Risky business: calculating climate change losses in major European coastal cities
A new study that assesses potential future climate damage to major European coastal cities has found that, if, as currently, global carbon emissions continue to track the Intergovernmental Panel on Climate Change’s worst emission scenario (RCP8.5), overall annual economic losses may range from 1.2 billion USD in 2030 to more than 40 billion by 2100. The paper, ‘Climate Risk Assessment under Uncertainty: An Application to Main European Coastal Cities’ published in the journal Frontiers in Marine Science, focused on 19 major European coastal cities including Istanbul, Rotterdam, Barcelona, Hamburg, London, Dublin, Marseille, St Petersburg and Copenhagen.
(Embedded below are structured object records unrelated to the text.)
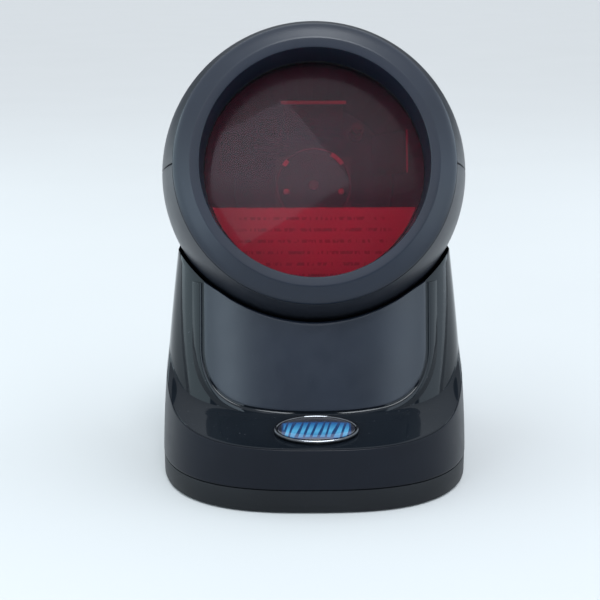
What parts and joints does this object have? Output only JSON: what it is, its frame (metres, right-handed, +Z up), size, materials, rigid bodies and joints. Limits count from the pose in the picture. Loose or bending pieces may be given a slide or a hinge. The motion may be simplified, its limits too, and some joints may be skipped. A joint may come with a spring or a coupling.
{
  "type": "presentation barcode scanner",
  "caption": "Hands-free desk barcode scanner: a ball-shaped laser head with a round red window, tilting in a socket on a moulded stand.",
  "frame": {"origin": "middle of the footprint, on the table under the rubber feet", "axes": "+Z up, the window faces -Y, +X is to the right for someone looking at the window"},
  "size_m": [0.104, 0.107, 0.1504],
  "materials": {
    "satin_charcoal": "satin",
    "matte_charcoal": "fine texture",
    "gloss_black": "polished",
    "inner_black": "matt",
    "red_window": "polished red filter",
    "rubber": "matt",
    "mirror": "first-surface mirror",
    "steel": "zinc plated",
    "brass": "turned",
    "chrome": "bright plated",
    "board": "solder-masked board",
    "label": "printed film",
    "badge_blue": "domed clear resin",
    "lead": "flexible sleeve",
    "led": "tinted lens"
  },
  "bodies": {
    "stand": {"stand_shell": "satin_charcoal", "front_trim": "gloss_black", "front_panel": "satin_charcoal", "cradle_cup": "matte_charcoal", "friction_pad_1": "rubber", "friction_pad_2": "rubber", "base_plate": "matte_charcoal", "ballast_plate": "steel", "interface_board": "board", "data_jack": "inner_black", "harness_stand": "lead", "badge_rim": "chrome", "badge_insert": "badge_blue", "foot_1": "rubber", "foot_2": "rubber", "foot_3": "rubber", "foot_4": "rubber", "base_screw_1": "steel", "base_screw_2": "steel", "base_screw_3": "steel", "base_screw_4": "steel", "tilt_screw_1": "steel", "tilt_washer_1": "steel", "tilt_screw_2": "steel", "tilt_washer_2": "steel"},
    "head": {"bezel_ring": "satin_charcoal", "upper_shell": "satin_charcoal", "lower_shell": "satin_charcoal", "window": "red_window", "window_gasket": "rubber", "label_plate": "label", "optics_frame": "inner_black", "collection_mirror": "mirror", "laser_module": "brass", "laser_holder": "inner_black", "fold_mirror": "mirror", "motor_stator": "steel", "motor_board": "board", "main_board": "board", "detector_board": "board", "status_led": "led", "buzzer": "inner_black", "harness_head": "lead", "pattern_mirror_1": "mirror", "pattern_mirror_2": "mirror", "pattern_mirror_3": "mirror", "pattern_mirror_4": "mirror", "pattern_mirror_5": "mirror", "optics_screw_1": "steel", "optics_screw_2": "steel", "optics_screw_3": "steel", "head_screw_1": "steel", "head_screw_2": "steel"},
    "scan_rotor": {"polygon_wheel": "mirror", "motor_shaft": "steel"}
  },
  "joints": [
    {"name": "head_tilt", "type": "hinge", "parent": "stand", "child": "head", "pos_m": [0, 0.002, 0.0995], "axis": [-1, 0, 0], "range_deg": [-18.8, 11.2]},
    {"name": "polygon_spin", "type": "hinge", "parent": "head", "child": "scan_rotor", "pos_m": [0, 0.00103, 0.09666], "axis": [0, -0.9466, 0.3223], "continuous": true}
  ]
}
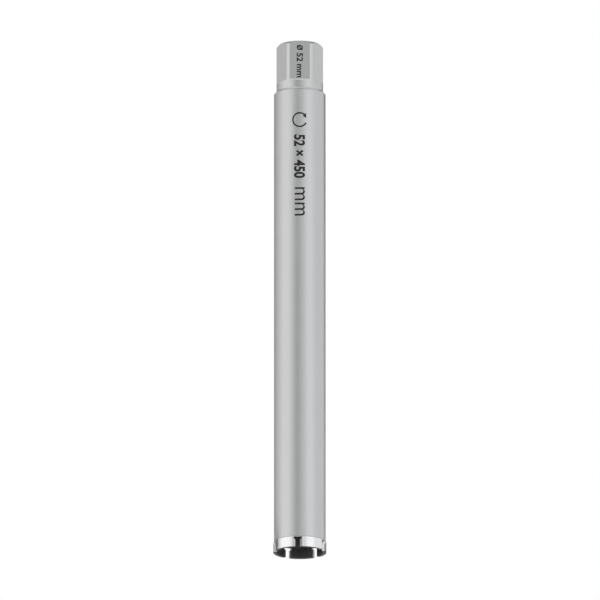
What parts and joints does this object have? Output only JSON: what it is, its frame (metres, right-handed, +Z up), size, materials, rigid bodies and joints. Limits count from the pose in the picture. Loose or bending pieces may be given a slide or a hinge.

For the first time, the report’s authors adapted into their modelling methods for dealing with uncertainty well known in other fields of economics, such as financial economics. They successfully applied them to so called ‘tail events’ and their possible impacts in the chosen cities. The study’s results show that despite their low probability of occurrence the huge scale of damage that tail events may cause means that they should be carefully considered in coastal vulnerability analysis.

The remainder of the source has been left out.